ELT is a variation of the ETL pattern that involves loading raw data into a data store first and then applying transformations. This approach leverages the processing power of modern data stores, such as cloud-based data warehouses and big data platforms, to perform transformations more efficiently.

Pros:

  • Faster loading of raw data into the data store
  • Scalable transformation capabilities using the processing power of the data store
  • Simplifies data pipeline design by offloading transformation logic to the data store

Cons:

  • May require specialized knowledge of the data store's query language and capabilities
  • Not suitable for use cases that require real-time data processing

Use cases:

  • Data analytics and business intelligence
  • Data preprocessing for machine learning

Lambda Architecture

Lambda Architecture is a hybrid data processing architecture that combines batch and real-time processing. It features two separate data processing layers: a batch layer for processing historical data and a speed layer for processing real-time data. The results from both layers are then merged in a serving layer to provide a unified view of the data.

Pros:

  • Combines the benefits of batch and real-time processing
  • Provides low-latency access to real-time data
  • Fault-tolerant and scalable architecture

Cons:

  • Complexity in maintaining and synchronizing batch and speed layers
  • May require a significant amount of infrastructure and resources

Use cases:

  • Real-time analytics and reporting
  • Complex event processing and pattern detection

Kappa Architecture

Kappa Architecture is a simplified alternative to Lambda Architecture that focuses on stream processing. In Kappa Architecture, all data is treated as a continuous stream, and both historical and real-time data are processed using the same stream processing engine.

Pros:

  • Simplified architecture with a single processing engine for both historical and real-time data
  • Easier to maintain and scale compared to Lambda Architecture
  • Supports real-time processing and analytics

Cons:

  • May require specialized knowledge of stream processing technologies
  • May not be suitable for all use cases, particularly those requiring batch processing

Use cases:

  • Real-time data processing and analytics
  • Event-driven applications and microservices architectures

Delta Architecture

Delta Architecture is an evolution of Lambda Architecture that aims to simplify the management of batch and real-time data processing. It introduces a unified data storage layer, called the "Delta Lake," which stores both raw and processed data in a versioned and efficient format.
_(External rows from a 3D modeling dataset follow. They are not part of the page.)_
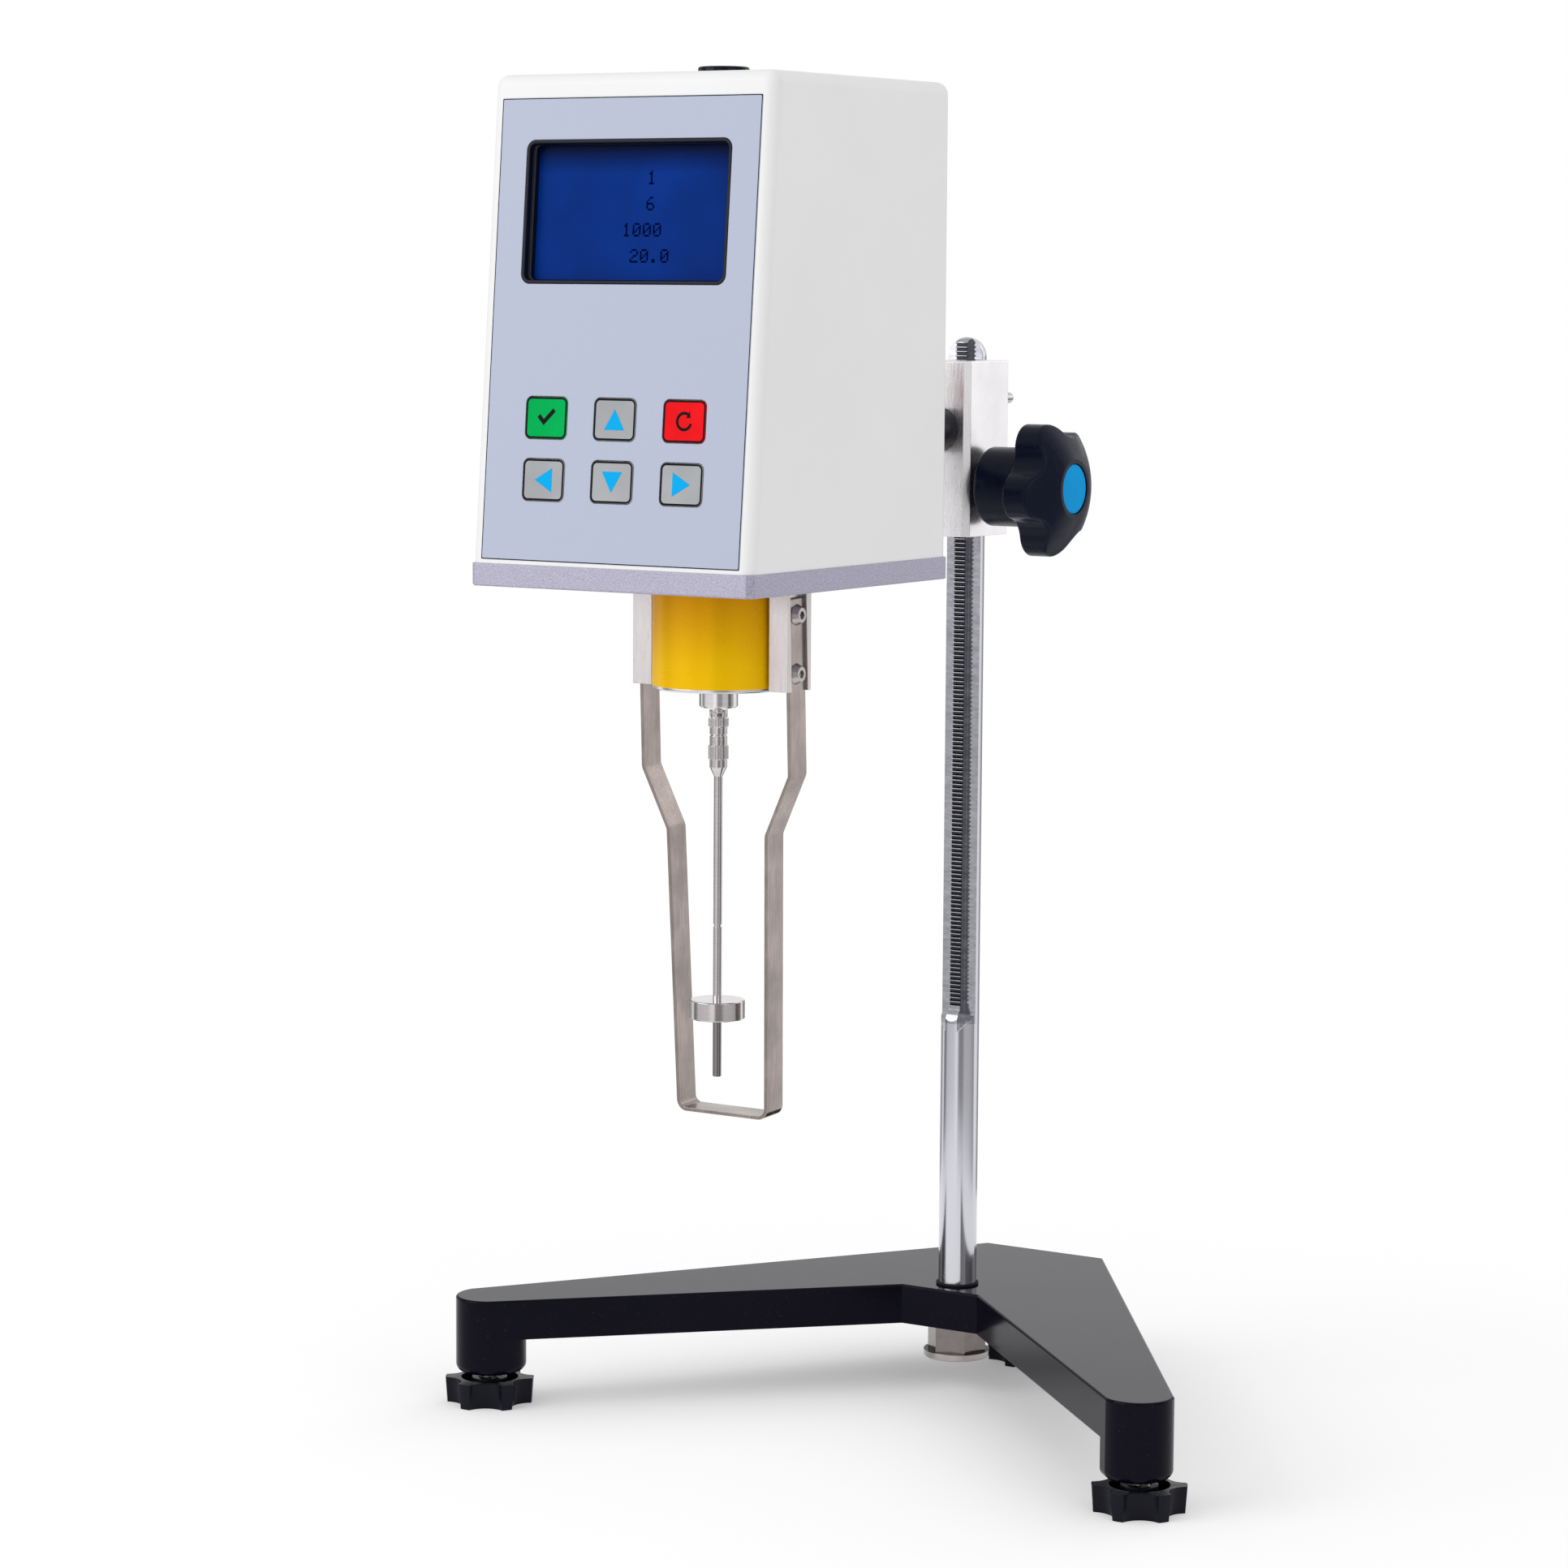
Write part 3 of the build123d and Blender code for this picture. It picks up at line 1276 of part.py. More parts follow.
keyed_disc = slotted_disc(lower_disc_z, pivot_r + seat_play)
with BuildPart() as lower_disc:
    add(keyed_disc)
    with BuildSketch(Plane.XY.offset(lower_disc_z + disc_thick)):
        with Locations((0, spindle_y)):
            Circle(4.0)
            Circle(pivot_r + seat_play, mode=Mode.SUBTRACT)
    extrude(amount=3.0)
lower_disc.part.label = "lower_disc"
export_step(lower_disc.part, "parts/lower_disc.step")

# Photo sensors straddle the rims of both discs.
sensor_x = disc_r - 3.5
sensor_gap = 1.0
with BuildPart() as photo_sensors:
    with BuildSketch(Plane.XY.offset(plate_top)):
        with Locations((disc_r + 6, spindle_y)):
            Rectangle(16, 14)
    extrude(amount=3)
    with BuildSketch(Plane.XY.offset(plate_top)):
        with Locations((disc_r + 4.5, spindle_y)):
            Rectangle(5, 9)
    extrude(amount=upper_disc_rise + sensor_gap + 2.5)
    for disc_low in (lower_disc_z, upper_disc_z - disc_thick):
        for arm_low in (disc_low - sensor_gap - 2.5, disc_low + disc_thick + sensor_gap):
            with BuildSketch(Plane.XY.offset(arm_low)):
                with Locations(((sensor_x + disc_r + 3) / 2, spindle_y)):
                    Rectangle(disc_r + 3 - sensor_x, 6)
            extrude(amount=2.5)
photo_sensors.part.label = "photo_sensors"
export_step(photo_sensors.part, "parts/photo_sensors.step")

# ================================================================ spindle housing and bearing hub
with BuildPart() as spindle_housing:
    with BuildSketch(Plane.XY.offset(housing_bottom)):
        with Locations((0, spindle_y)):
            Circle(housing_r)
    extrude(amount=housing_tall)
    chamfer(spindle_housing.edges().group_by(Axis.Z)[0], length=0.4)
    with BuildSketch(Plane.XY.offset(housing_bottom + ring_tall)):
        with Locations((0, spindle_y)):
            Circle(housing_r + 1)
            Circle(housing_r - 0.1, mode=Mode.SUBTRACT)
    extrude(amount=housing_tall, mode=Mode.SUBTRACT)
    with BuildSketch(Plane.XY.offset(housing_bottom + 3)):
        with Locations((0, spindle_y)):
            Circle(housing_r - housing_wall)
    extrude(amount=housing_tall, mode=Mode.SUBTRACT)
    with Locations((0, spindle_y, housing_bottom)):
        Hole(radius=hub_r - 1.5 + seat_play, depth=10)
spindle_housing.part.label = "spindle_housing"
export_step(spindle_housing.part, "parts/spindle_housing.step")

with BuildPart() as label_band:
    with BuildSketch(Plane.XY.offset(housing_bottom + ring_tall)):
        with Locations((0, spindle_y)):
            Circle(housing_r - 0.1 + band_thick)
            Circle(housing_r - 0.1, mode=Mode.SUBTRACT)
    extrude(amount=housing_tall - ring_tall)
label_band.part.label = "label_band"
export_step(label_band.part, "parts/label_band.step")

with BuildPart() as pivot_bearing:
    with BuildSketch(Plane.XY.offset(hub_bottom)):
        with Locations((0, spindle_y)):
            Circle(hub_r)
    extrude(amount=hub_tall)
    chamfer(pivot_bearing.edges().group_by(Axis.Z)[0], length=0.5)
    with BuildSketch(Plane.XY.offset(housing_bottom)):
        with Locations((0, spindle_y)):
            Circle(hub_r - 1.5)
    extrude(amount=5)
    with Locations((0, spindle_y, hub_bottom)):
        Hole(radius=pivot_r + running, depth=hub_tall + 10)
pivot_bearing.part.label = "pivot_bearing"
export_step(pivot_bearing.part, "parts/pivot_bearing.step")

# ================================================================ guard
guard_y = spindle_y + guard_mid
bar_outer = bar_inner + bar_thick
groove_floor = bar_outer - groove_deep
guard_pivot_z = sum(guard_screw_z) / 2
guard_half_top = groove_floor + guard_thick
hang = Plane(
    origin=(0, guard_y, guard_pivot_z),
    x_dir=(1, 0, 0),
    z_dir=(0, -cos(radians(guard_lean)), -sin(radians(guard_lean))),
)

with BuildPart() as guard_bars:
    for hand in (-1, 1):
        with BuildSketch(Plane.XY.offset(housing_bottom + 0.4)):
            with Locations((hand * (bar_inner + bar_thick / 2), spindle_y - bar_front + bar_wide / 2)):
                Rectangle(bar_thick, bar_wide)
        extrude(amount=housing_tall - 0.4)
        with BuildSketch(hang):
            with Locations((hand * (groove_floor + bar_thick / 2), 0)):
                Rectangle(bar_thick, 3 * housing_tall)
        extrude(amount=guard_wide / 2 + 0.1, both=True, mode=Mode.SUBTRACT)
        with BuildSketch(Plane.YZ):
            with Locations(*[(guard_y, z) for z in guard_screw_z]):
                Circle(guard_screw_r + seat_play)
        extrude(amount=hand * bar_outer, mode=Mode.SUBTRACT)
guard_bars.part.label = "guard_bars"
export_step(guard_bars.part, "parts/guard_bars.step")

# One bent strip: down from the bars, in at the knees, and across under the spindle.
with BuildPart() as guard_frame:
    with BuildSketch(hang):
        with BuildLine():
            half_t = guard_thick / 2
            FilletPolyline(
                (-guard_half_top + half_t, guard_top - guard_pivot_z),
                (-guard_half_top + half_t, guard_knee - guard_pivot_z),
                (-guard_half_knee + half_t, guard_calf - guard_pivot_z),
                (-guard_half_foot + half_t, guard_bottom + half_t - guard_pivot_z),
                (guard_half_foot - half_t, guard_bottom + half_t - guard_pivot_z),
                (guard_half_knee - half_t, guard_calf - guard_pivot_z),
                (guard_half_top - half_t, guard_knee - guard_pivot_z),
                (guard_half_top - half_t, guard_top - guard_pivot_z),
                radius=guard_corner,
            )
            offset(amount=half_t, side=Side.BOTH)
        make_face()
    extrude(amount=guard_wide / 2, both=True)
    with BuildSketch(Plane.YZ):
        with Locations(*[(guard_y, z) for z in guard_screw_z]):
            Circle(guard_screw_r + 0.1)
    extrude(amount=bar_outer + 1, both=True, mode=Mode.SUBTRACT)
guard_frame.part.label = "guard_frame"
export_step(guard_frame.part, "parts/guard_frame.step")

with BuildPart() as guard_screws:
    for hand in (-1, 1):
        for z in guard_screw_z:
            with BuildSketch(Plane.YZ.offset(hand * (bar_inner + 1))):
                with Locations((guard_y, z)):
                    Circle(guard_screw_r)
            extrude(amount=hand * (guard_half_top - bar_inner - 1))
            with BuildSketch(Plane.YZ.offset(hand * guard_half_top)):
                with Locations((guard_y, z)):
                    Circle(screw_head_r)
            extrude(amount=hand * screw_head_tall, taper=28)
            with BuildSketch(Plane.YZ.offset(hand * (guard_half_top + screw_head_tall))):
                with Locations((guard_y, z)):
                    RegularPolygon(1.25, 6, major_radius=False)
            extrude(amount=-hand * 1.3, mode=Mode.SUBTRACT)
guard_screws.part.label = "guard_screws"
export_step(guard_screws.part, "parts/guard_screws.step")

# ================================================================ universal joint and spindle
with BuildPart() as gimbal_cross:
    with Locations((0, spindle_y, joint_z)):
        Box(2 * prong_inner - 0.8, 2 * prong_inner - 0.8, 1.2)
    for plane, place in ((Plane.YZ, (spindle_y, joint_z)), (Plane.XZ.offset(-spindle_y), (0, joint_z))):
        with BuildSketch(plane):
            with Locations(place):
                Circle(cross_pin_r)
        extrude(amount=fork_r - 0.15, both=True)
gimbal_cross.part.label = "gimbal_cross"
export_step(gimbal_cross.part, "parts/gimbal_cross.step")

coupling_top = fork_under - joint_gap
rotor_top = disc_rotor_bottom + disc_rotor_tall
with BuildPart() as spindle:
    with BuildSketch(Plane.XZ.offset(-spindle_y)):
        with BuildLine():
            Polyline(
                (0, coupling_top),
                (coupling_r, coupling_top),
                (coupling_r, coupling_top - 2.7),
                (coupling_neck_r, coupling_top - 3.1),
                (coupling_neck_r, coupling_top - 5.4),
                (coupling_neck_r - 0.5, coupling_top - 5.7),
                (coupling_neck_r, coupling_top - 6.0),
                (coupling_neck_r, coupling_top - 9.0),
                (coupling_r, coupling_top - 9.3),
                (coupling_r, coupling_top - 13.6),
                (coupling_neck_r, coupling_top - 13.9),
                (coupling_neck_r, coupling_top - 16.4),
                (shaft_r, coupling_top - 19.6),
                (shaft_r, immersion_z + 0.5),
                (shaft_r - 0.3, immersion_z + 0.3),
                (shaft_r - 0.3, immersion_z - 0.3),
                (shaft_r, immersion_z - 0.5),
                (shaft_r, rotor_top),
                (disc_rotor_r - 0.3, rotor_top),
                (disc_rotor_r, rotor_top - 0.3),
                (disc_rotor_r, disc_rotor_bottom + 0.3),
                (disc_rotor_r - 0.3, disc_rotor_bottom),
                (shaft_r, disc_rotor_bottom),
                (shaft_r, spindle_end + 0.2),
                (shaft_r - 0.2, spindle_end),
                (0, spindle_end),
                close=True,
            )
        make_face()
    revolve(axis=Axis((0, spindle_y, 0), (0, 0, 1)))
    for knurl_top, knurl_tall in ((coupling_top, 2.7), (coupling_top - 9.3, 4.3)):
        with BuildSketch(Plane.XY.offset(knurl_top)):
            with Locations((0, spindle_y)):
                with PolarLocations(coupling_r + 0.15, knurl_count):
                    RegularPolygon(0.45, 3, major_radius=True, rotation=180)
        extrude(amount=-knurl_tall, mode=Mode.SUBTRACT)
    with BuildSketch(Plane.XY.offset(coupling_top)):
        with Locations((0, spindle_y)):
            Circle(fork_r)
            Rectangle(2 * prong_half, 2 * fork_r, mode=Mode.INTERSECT)
            Rectangle(2 * fork_r, 2 * prong_inner, mode=Mode.SUBTRACT)
    extrude(amount=prong_tall)
    with BuildSketch(Plane.XZ.offset(-spindle_y)):
        with Locations((0, joint_z)):
            Circle(cross_pin_r + running)
    extrude(amount=fork_r, both=True, mode=Mode.SUBTRACT)
spindle.part.label = "spindle"
export_step(spindle.part, "parts/spindle.step")
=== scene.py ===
"""Dresses the rotational viscometer: finishes, printed marks, threads, studio and camera.

Every object is in metres, in the row frame: +Z up, the display faces -Y, the lift knob is on +X.
Each sub-assembly is a class that holds its sizes as fields. ``build`` makes its extra meshes and
``dress`` gives finishes to the CAD nodes that it owns.
"""

import json
import logging
import math
from collections.abc import Iterable, Sequence
from dataclasses import dataclass, field
from enum import Enum

import bmesh
import bpy
from mathutils import Matrix, Vector

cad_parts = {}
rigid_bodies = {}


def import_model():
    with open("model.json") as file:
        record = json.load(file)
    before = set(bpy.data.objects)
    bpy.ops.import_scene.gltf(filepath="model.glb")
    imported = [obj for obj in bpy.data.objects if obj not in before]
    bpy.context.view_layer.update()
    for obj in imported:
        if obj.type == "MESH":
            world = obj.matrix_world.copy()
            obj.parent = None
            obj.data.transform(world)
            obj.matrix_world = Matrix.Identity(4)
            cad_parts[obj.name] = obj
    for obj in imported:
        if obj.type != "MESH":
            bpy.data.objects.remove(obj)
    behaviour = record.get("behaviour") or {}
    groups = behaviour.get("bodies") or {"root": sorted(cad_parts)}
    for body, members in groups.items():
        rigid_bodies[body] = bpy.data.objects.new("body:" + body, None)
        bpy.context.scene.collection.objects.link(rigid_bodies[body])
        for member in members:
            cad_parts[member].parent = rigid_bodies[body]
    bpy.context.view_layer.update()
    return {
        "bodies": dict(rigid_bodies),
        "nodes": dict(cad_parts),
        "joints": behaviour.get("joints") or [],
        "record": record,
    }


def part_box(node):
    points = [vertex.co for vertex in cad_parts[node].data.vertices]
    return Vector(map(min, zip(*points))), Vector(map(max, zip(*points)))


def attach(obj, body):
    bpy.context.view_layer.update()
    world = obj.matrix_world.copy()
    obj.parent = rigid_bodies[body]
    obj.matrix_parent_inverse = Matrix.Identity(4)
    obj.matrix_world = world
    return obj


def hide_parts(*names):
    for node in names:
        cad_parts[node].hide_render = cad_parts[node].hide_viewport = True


LOG = logging.getLogger("viscometer")
MM = 0.001
Colour = tuple[float, float, float]
Point = tuple[float, float, float]
Spot = tuple[float, float]
Shape = tuple[list[Vector], list[list[int]]]
Socket = bpy.types.NodeSocket


class Grain(Enum):
    """Which way the marks of a tool run on a worked metal surface."""

    ALONG_Z = (26.0, 26.0, 1.0)
    ROUND_Z = (0.6, 0.6, 30.0)
    NONE = (1.0, 1.0, 1.0)


class Arrow(Enum):
    """The way a cursor key points, as an angle on the panel in degrees."""

    RIGHT = 0
    UP = 90
    LEFT = 180
    DOWN = 270


# ---------------------------------------------------------------- node bench


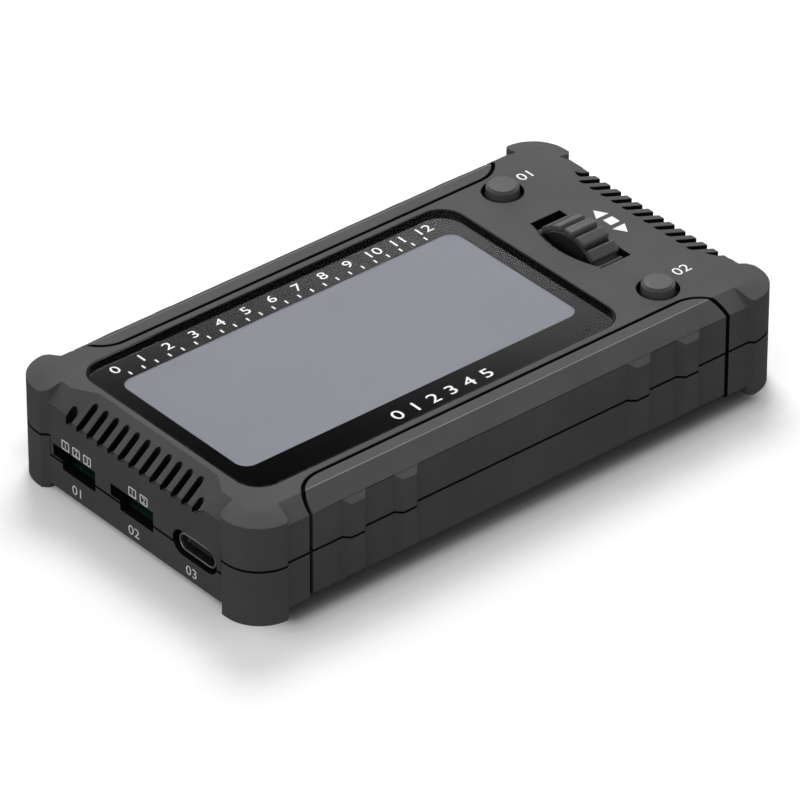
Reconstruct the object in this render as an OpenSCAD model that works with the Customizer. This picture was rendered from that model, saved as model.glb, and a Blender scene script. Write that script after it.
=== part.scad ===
// Handheld programming box with a screen, two buttons, a press-and-turn thumb wheel and three ports.
// X runs from the port end to the control end, Y across, Z up. The origin is under the middle, at the feet.

/* [Case] */
// Half length of the case, centre to end wall
case_half_l = 53.35; // [51:0.05:56]
// Half width of the case, centre to side wall
case_half_w = 29.25; // [28.5:0.05:31]
// Height of the top face above the feet
top_z = 19; // [18.6:0.1:21]
// Height of the case floor's underside above the feet
base_z = 1; // [0.6:0.1:1.2]
// Height of the parting line between the shells
part_z = 9.95; // [9.5:0.05:10.5]
// Height of the parting line on the port end, between the corner guards
end_part_z = 6.4; // [6.2:0.1:7]
// Width of the visible parting line
part_gap = 0.26; // [0.1:0.02:0.3]
// Distance from the middle to the crease where the top face turns down to the sides
side_crease = 26.15; // [25.6:0.05:26.6]
// Drop of the bevel along the sides
side_drop = 2.2; // [1.6:0.1:2.6]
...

The Delta Lake can be queried and updated by both batch and real-time processing engines, eliminating the need for separate batch and speed layers.

Pros:

  • Simplified architecture with a unified data storage layer
  • Supports both batch and real-time processing engines
  • Offers versioning and data lineage capabilities for better data management

Cons:

  • May require specialized knowledge of Delta Lake and its underlying technologies
  • May not be suitable for all use cases, particularly those that do not require a unified data storage layer

Use cases:

  • Unified data processing and analytics platform
  • Data warehousing and reporting with support for real-time data

Comparing Architectures

 

Each data pipeline architecture has its own set of benefits, drawbacks, and use cases. Here is a summary comparison table to help you choose the right architecture for your specific needs:

ArchitectureProsConsUse Cases
ETLClear separation of concerns, batch processingLatency, complex transformationsData warehousing, data integration
ELTFast loading, scalable transformationsRequires knowledge of data store query languageData analytics, preprocessing for ML
LambdaCombines batch and real-time processingComplexity, resource-intensiveReal-time analytics, event processing
KappaSimplified, single processing engineRequires stream processing knowledgeReal-time data processing, event-driven apps
DeltaUnified data storage, versioningRequires knowledge of Delta LakeUnified data platform, real-time data warehousing

Designing Data Pipelines

When designing your data pipelines, consider the following best practices:

  • Define clear objectives and requirements: Understand the goals and requirements of your data pipeline, including data sources, processing steps, and desired outputs.
  • Choose the right architecture: Evaluate the pros and cons of different data pipeline architectures and choose the one that best fits your use cases and requirements.
  • Optimize for scalability and performance: Design your data pipeline to handle increasing data volumes and processing workloads effectively.
  • Ensure data quality and integrity: Implement data validation, error handling, and monitoring mechanisms to ensure the quality and integrity of your data.

In conclusion, understanding common data pipeline patterns and architectures is essential for designing and building effective data pipelines. By considering the benefits, drawbacks, and use cases of each architecture, you can make informed decisions when designing your data pipelines, ensuring they meet your specific requirements and can scale to handle future data processing challenges.